§ PROMPT: Word for word, restate every line of the listing that follows.

———

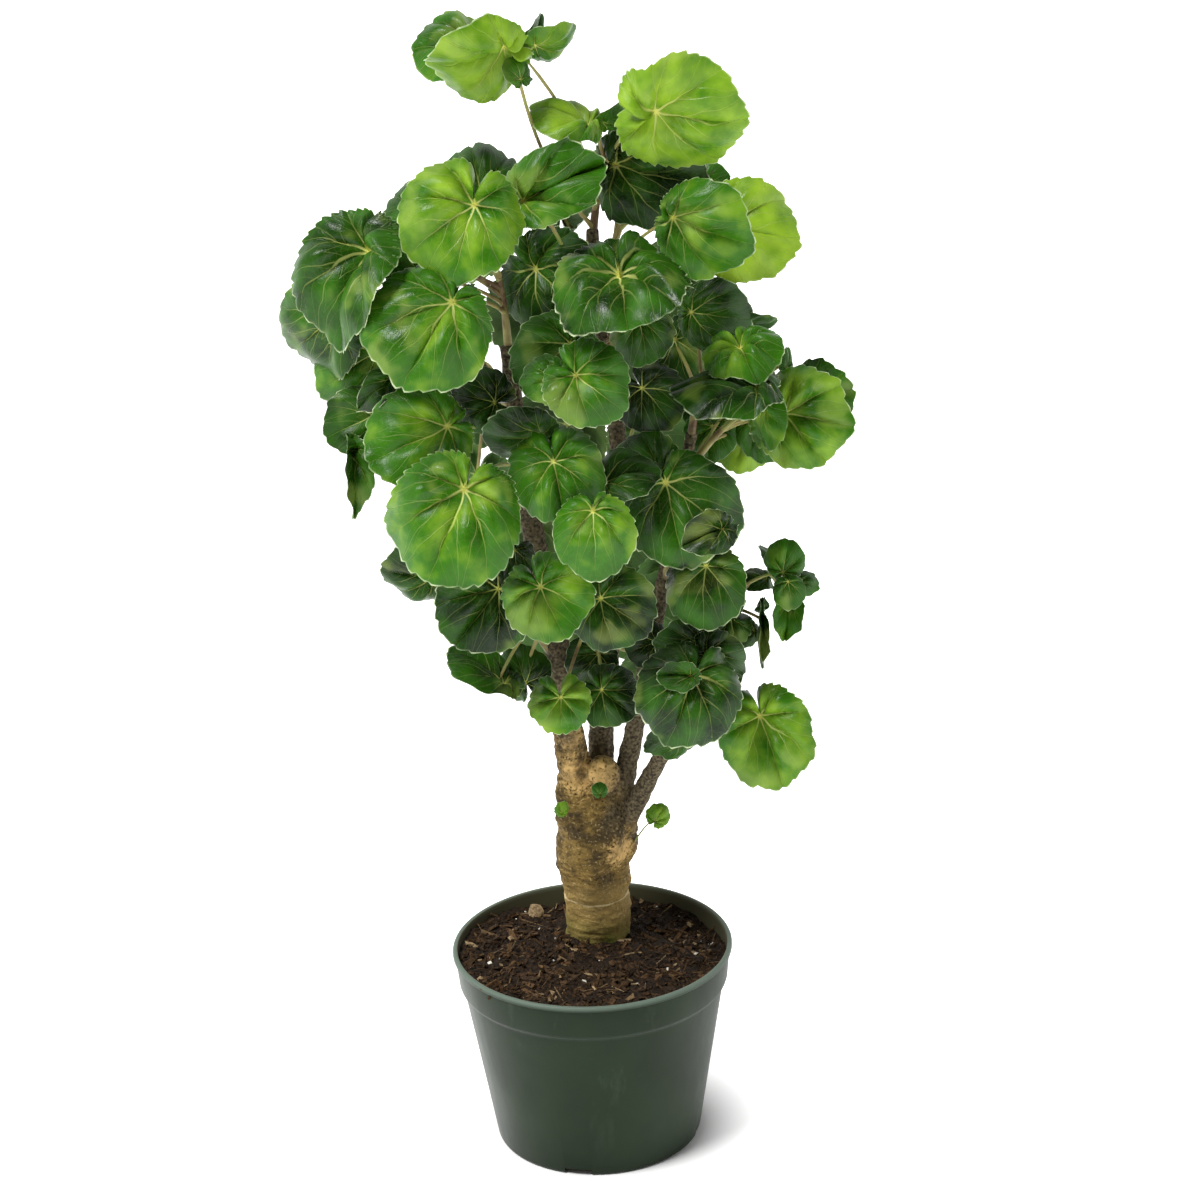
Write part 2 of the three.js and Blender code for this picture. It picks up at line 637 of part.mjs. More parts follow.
const woodRoom = wood(gap)
addNode('pot', potSolid(), potGreen, 0.55)
addNode('soil', soilSolid(woodRoom), earth, 0.95)
addNode('trunk', wood(), bark, 0.85)
for (const [name, plan] of Object.entries(shoots)) {
  addNode(`shoot_${name}`, wholeBody(shoot(plan).subtract(woodRoom)), leafGreen, 0.4)
}
for (const [name, plan] of Object.entries(sprouts)) {
  addNode(`sprout_${name}`, wholeBody(sprout(plan).subtract(woodRoom)), leafGreen, 0.4)
}

export default group
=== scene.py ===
# %% [markdown]
# A potted Balfour aralia
#
# This lesson dresses a plain solid model of a small woody house plant. The solids come from the
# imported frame, in metres, with the pot's underside at the origin and the viewer at -Y.
# Everything is worked out in millimetres and turned to metres when a piece is finished, because
# leaf and bark sizes are easier to check that way.

# %% Load the frame
import math
import random

import bmesh
import bpy
from mathutils import Matrix, Vector, kdtree, noise


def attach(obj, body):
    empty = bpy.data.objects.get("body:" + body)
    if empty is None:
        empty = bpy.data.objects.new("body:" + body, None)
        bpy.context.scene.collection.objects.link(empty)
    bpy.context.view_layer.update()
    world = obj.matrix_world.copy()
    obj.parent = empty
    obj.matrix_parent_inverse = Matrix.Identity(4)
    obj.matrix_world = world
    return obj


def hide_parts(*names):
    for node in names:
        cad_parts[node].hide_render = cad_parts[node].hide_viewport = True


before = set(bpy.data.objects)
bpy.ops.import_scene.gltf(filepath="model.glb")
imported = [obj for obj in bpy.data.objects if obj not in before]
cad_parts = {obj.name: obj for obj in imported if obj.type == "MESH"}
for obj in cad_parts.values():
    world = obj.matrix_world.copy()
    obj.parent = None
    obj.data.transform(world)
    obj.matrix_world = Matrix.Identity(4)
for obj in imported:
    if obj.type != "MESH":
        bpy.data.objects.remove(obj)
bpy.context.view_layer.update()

MM = 0.001
scene = bpy.context.scene
print("nodes to dress:", len(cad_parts))

# %% [markdown]
# The camera stands where the photographer stood: two metres in front of the pot, a little over a
# metre up, looking down at the middle of the plant. It could be placed by trial, but the ellipses
# of the pot's rim and foot fix it, so its numbers are those the solids were drawn with.

# %% Photographer's camera
PHOTO_SIDE = 1200
FOCAL = 3021.7
EYE = Vector((0, -2000, 1164.7))
AIM = Vector((15.2, 0, 420.4))
ROLL = math.radians(-2.16)
SENSOR = 36  # mm

ahead = (AIM - EYE).normalized()
level_right = ahead.cross(Vector((0, 0, 1))).normalized()
rolled = Matrix.Rotation(-ROLL, 3, ahead)
right = rolled @ level_right
up = rolled @ level_right.cross(ahead)
near = -ahead

camera_data = bpy.data.cameras.new("camera")
camera_data.sensor_width = SENSOR
camera_data.lens = SENSOR * FOCAL / PHOTO_SIDE
camera = bpy.data.objects.new("camera", camera_data)
scene.collection.objects.link(camera)
axes = Matrix((right, up, near)).transposed().to_4x4()
camera.matrix_world = Matrix.Translation(EYE * MM) @ axes
scene.camera = camera
print("lens:", round(camera_data.lens, 1), "mm")


# %% [markdown]
# Leaves are placed by what the photograph shows: the pixel where a leaf's veins meet and how far
# back it stands. These two helpers turn such a reading into a point, the first for a known depth
# along Y and the second for a known height, which suits things that lie on the soil.

# %% From pixels to millimetres
def sight_line(u, v):
    """The direction from the eye through a pixel."""
    return ahead * FOCAL + right * (u - PHOTO_SIDE / 2) + up * (PHOTO_SIDE / 2 - v)


def from_photo(place):
    u, v, depth = place
    ray = sight_line(u, v)
    return EYE + ray * ((depth - EYE.y) / ray.y)


def on_level(u, v, height):
    ray = sight_line(u, v)
    return EYE + ray * ((height - EYE.z) / ray.z)


print("middle of the frame at the plant:", [round(c) for c in from_photo((600, 600, 0))])


# %% [markdown]
# Stems, twigs and stalks all follow smooth curves through a few points. Blender has curve
# objects for this, but a plain class that steps evenly along a centripetal spline gives the same
# line as the solids have, and its points can carry a radius each.

# %% Smooth paths
class Path:
    """A smooth curve through points, read by its share of length from 0 to 1."""

    def __init__(self, points, steps=24):
        self.points = []
        for i in range(len(points) - 1):
            a, b = points[i], points[i + 1]
            before = points[i - 1] if i else a * 2 - b
            after = points[i + 2] if i + 2 < len(points) else b * 2 - a
            spans = [math.sqrt((q - p).length) for p, q in ((before, a), (a, b), (b, after))]
            lead = self.slope(before, a, b, spans[0], spans[1]) * spans[1]
            tail = self.slope(a, b, after, spans[1], spans[2]) * spans[1]
            for k in range(steps):
                self.points.append(self.blend(a, b, lead, tail, k / steps))
        self.points.append(points[-1].copy())
        self.lengths = [0.0]
        for p, q in zip(self.points, self.points[1:]):
            self.lengths.append(self.lengths[-1] + (q - p).length)

    @staticmethod
    def slope(p, q, r, first, second):
        return (q - p) / first - (r - p) / (first + second) + (r - q) / second

    @staticmethod
    def blend(a, b, lead, tail, t):
        bend = (b - a) * 3 - lead * 2 - tail
        close = (a - b) * 2 + lead + tail
        return a + lead * t + bend * t**2 + close * t**3

    def at(self, share):
        goal = share * self.lengths[-1]
        i = 0
        while i < len(self.lengths) - 2 and self.lengths[i + 1] < goal:
            i += 1
        step = self.lengths[i + 1] - self.lengths[i]
        return self.points[i].lerp(self.points[i + 1], (goal - self.lengths[i]) / step)

    def evenly(self, steps):
        """Points along the whole curve, at equal shares of its length."""
        return [self.at(k / steps) for k in range(steps + 1)]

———

§ SOLUTION FOR THIS TASK:
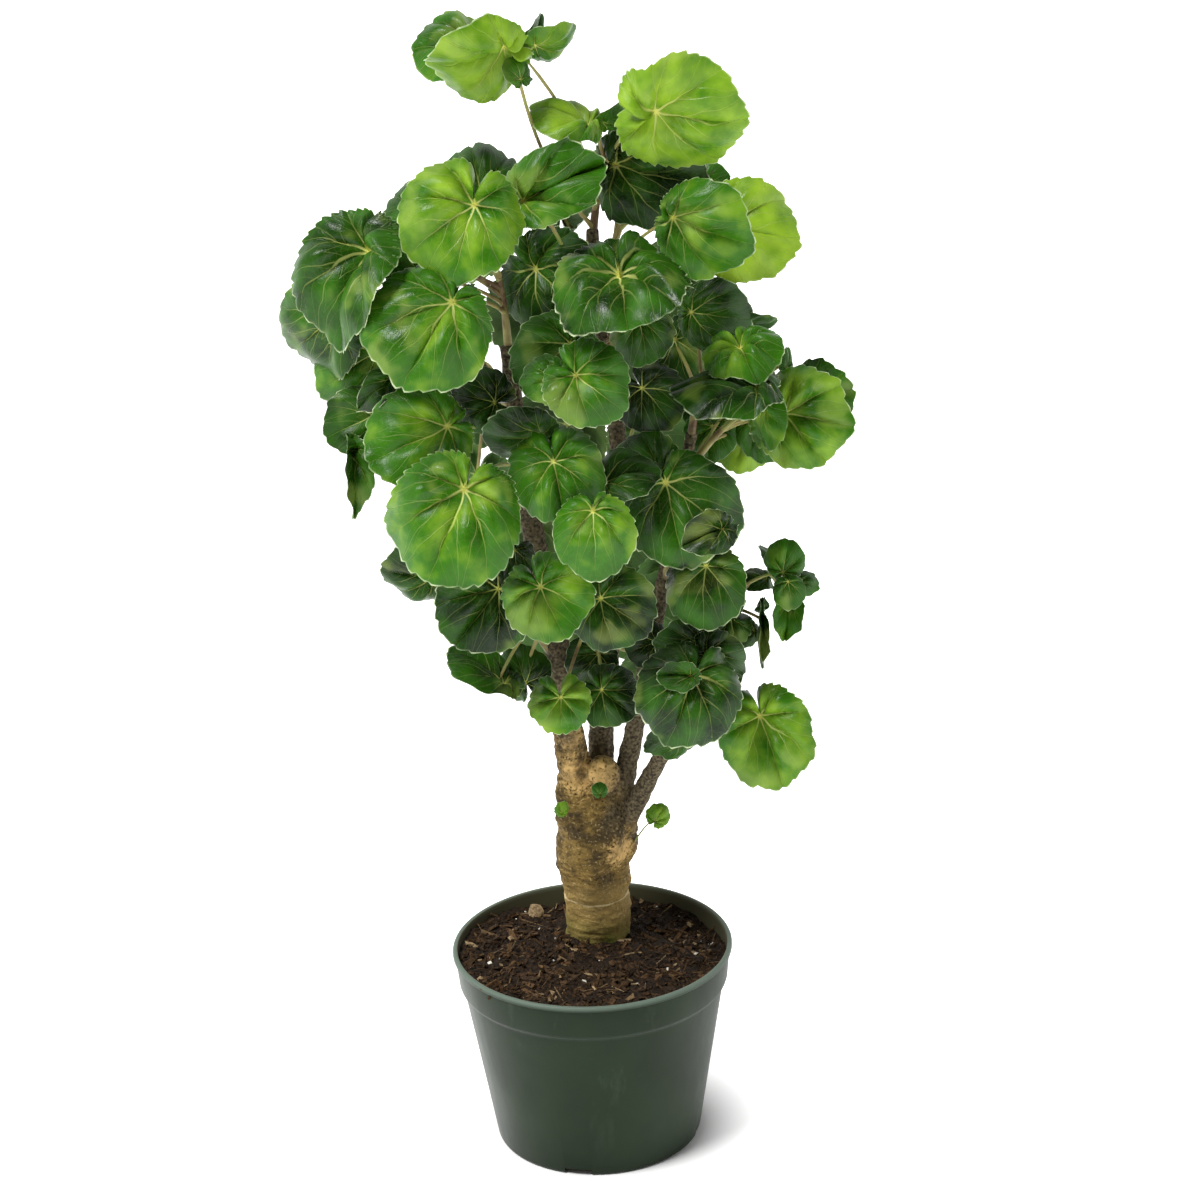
Write part 2 of the three.js and Blender code for this picture. It picks up at line 637 of part.mjs. More parts follow.
const woodRoom = wood(gap)
addNode('pot', potSolid(), potGreen, 0.55)
addNode('soil', soilSolid(woodRoom), earth, 0.95)
addNode('trunk', wood(), bark, 0.85)
for (const [name, plan] of Object.entries(shoots)) {
  addNode(`shoot_${name}`, wholeBody(shoot(plan).subtract(woodRoom)), leafGreen, 0.4)
}
for (const [name, plan] of Object.entries(sprouts)) {
  addNode(`sprout_${name}`, wholeBody(sprout(plan).subtract(woodRoom)), leafGreen, 0.4)
}

export default group
=== scene.py ===
# %% [markdown]
# A potted Balfour aralia
#
# This lesson dresses a plain solid model of a small woody house plant. The solids come from the
# imported frame, in metres, with the pot's underside at the origin and the viewer at -Y.
# Everything is worked out in millimetres and turned to metres when a piece is finished, because
# leaf and bark sizes are easier to check that way.

# %% Load the frame
import math
import random

import bmesh
import bpy
from mathutils import Matrix, Vector, kdtree, noise


def attach(obj, body):
    empty = bpy.data.objects.get("body:" + body)
    if empty is None:
        empty = bpy.data.objects.new("body:" + body, None)
        bpy.context.scene.collection.objects.link(empty)
    bpy.context.view_layer.update()
    world = obj.matrix_world.copy()
    obj.parent = empty
    obj.matrix_parent_inverse = Matrix.Identity(4)
    obj.matrix_world = world
    return obj


def hide_parts(*names):
    for node in names:
        cad_parts[node].hide_render = cad_parts[node].hide_viewport = True


before = set(bpy.data.objects)
bpy.ops.import_scene.gltf(filepath="model.glb")
imported = [obj for obj in bpy.data.objects if obj not in before]
cad_parts = {obj.name: obj for obj in imported if obj.type == "MESH"}
for obj in cad_parts.values():
    world = obj.matrix_world.copy()
    obj.parent = None
    obj.data.transform(world)
    obj.matrix_world = Matrix.Identity(4)
for obj in imported:
    if obj.type != "MESH":
        bpy.data.objects.remove(obj)
bpy.context.view_layer.update()

MM = 0.001
scene = bpy.context.scene
print("nodes to dress:", len(cad_parts))

# %% [markdown]
# The camera stands where the photographer stood: two metres in front of the pot, a little over a
# metre up, looking down at the middle of the plant. It could be placed by trial, but the ellipses
# of the pot's rim and foot fix it, so its numbers are those the solids were drawn with.

# %% Photographer's camera
PHOTO_SIDE = 1200
FOCAL = 3021.7
EYE = Vector((0, -2000, 1164.7))
AIM = Vector((15.2, 0, 420.4))
ROLL = math.radians(-2.16)
SENSOR = 36  # mm

ahead = (AIM - EYE).normalized()
level_right = ahead.cross(Vector((0, 0, 1))).normalized()
rolled = Matrix.Rotation(-ROLL, 3, ahead)
right = rolled @ level_right
up = rolled @ level_right.cross(ahead)
near = -ahead

camera_data = bpy.data.cameras.new("camera")
camera_data.sensor_width = SENSOR
camera_data.lens = SENSOR * FOCAL / PHOTO_SIDE
camera = bpy.data.objects.new("camera", camera_data)
scene.collection.objects.link(camera)
axes = Matrix((right, up, near)).transposed().to_4x4()
camera.matrix_world = Matrix.Translation(EYE * MM) @ axes
scene.camera = camera
print("lens:", round(camera_data.lens, 1), "mm")


# %% [markdown]
# Leaves are placed by what the photograph shows: the pixel where a leaf's veins meet and how far
# back it stands. These two helpers turn such a reading into a point, the first for a known depth
# along Y and the second for a known height, which suits things that lie on the soil.

# %% From pixels to millimetres
def sight_line(u, v):
    """The direction from the eye through a pixel."""
    return ahead * FOCAL + right * (u - PHOTO_SIDE / 2) + up * (PHOTO_SIDE / 2 - v)


def from_photo(place):
    u, v, depth = place
    ray = sight_line(u, v)
    return EYE + ray * ((depth - EYE.y) / ray.y)


def on_level(u, v, height):
    ray = sight_line(u, v)
    return EYE + ray * ((height - EYE.z) / ray.z)


print("middle of the frame at the plant:", [round(c) for c in from_photo((600, 600, 0))])


# %% [markdown]
# Stems, twigs and stalks all follow smooth curves through a few points. Blender has curve
# objects for this, but a plain class that steps evenly along a centripetal spline gives the same
# line as the solids have, and its points can carry a radius each.

# %% Smooth paths
class Path:
    """A smooth curve through points, read by its share of length from 0 to 1."""

    def __init__(self, points, steps=24):
        self.points = []
        for i in range(len(points) - 1):
            a, b = points[i], points[i + 1]
            before = points[i - 1] if i else a * 2 - b
            after = points[i + 2] if i + 2 < len(points) else b * 2 - a
            spans = [math.sqrt((q - p).length) for p, q in ((before, a), (a, b), (b, after))]
            lead = self.slope(before, a, b, spans[0], spans[1]) * spans[1]
            tail = self.slope(a, b, after, spans[1], spans[2]) * spans[1]
            for k in range(steps):
                self.points.append(self.blend(a, b, lead, tail, k / steps))
        self.points.append(points[-1].copy())
        self.lengths = [0.0]
        for p, q in zip(self.points, self.points[1:]):
            self.lengths.append(self.lengths[-1] + (q - p).length)

    @staticmethod
    def slope(p, q, r, first, second):
        return (q - p) / first - (r - p) / (first + second) + (r - q) / second

    @staticmethod
    def blend(a, b, lead, tail, t):
        bend = (b - a) * 3 - lead * 2 - tail
        close = (a - b) * 2 + lead + tail
        return a + lead * t + bend * t**2 + close * t**3

    def at(self, share):
        goal = share * self.lengths[-1]
        i = 0
        while i < len(self.lengths) - 2 and self.lengths[i + 1] < goal:
            i += 1
        step = self.lengths[i + 1] - self.lengths[i]
        return self.points[i].lerp(self.points[i + 1], (goal - self.lengths[i]) / step)

    def evenly(self, steps):
        """Points along the whole curve, at equal shares of its length."""
        return [self.at(k / steps) for k in range(steps + 1)]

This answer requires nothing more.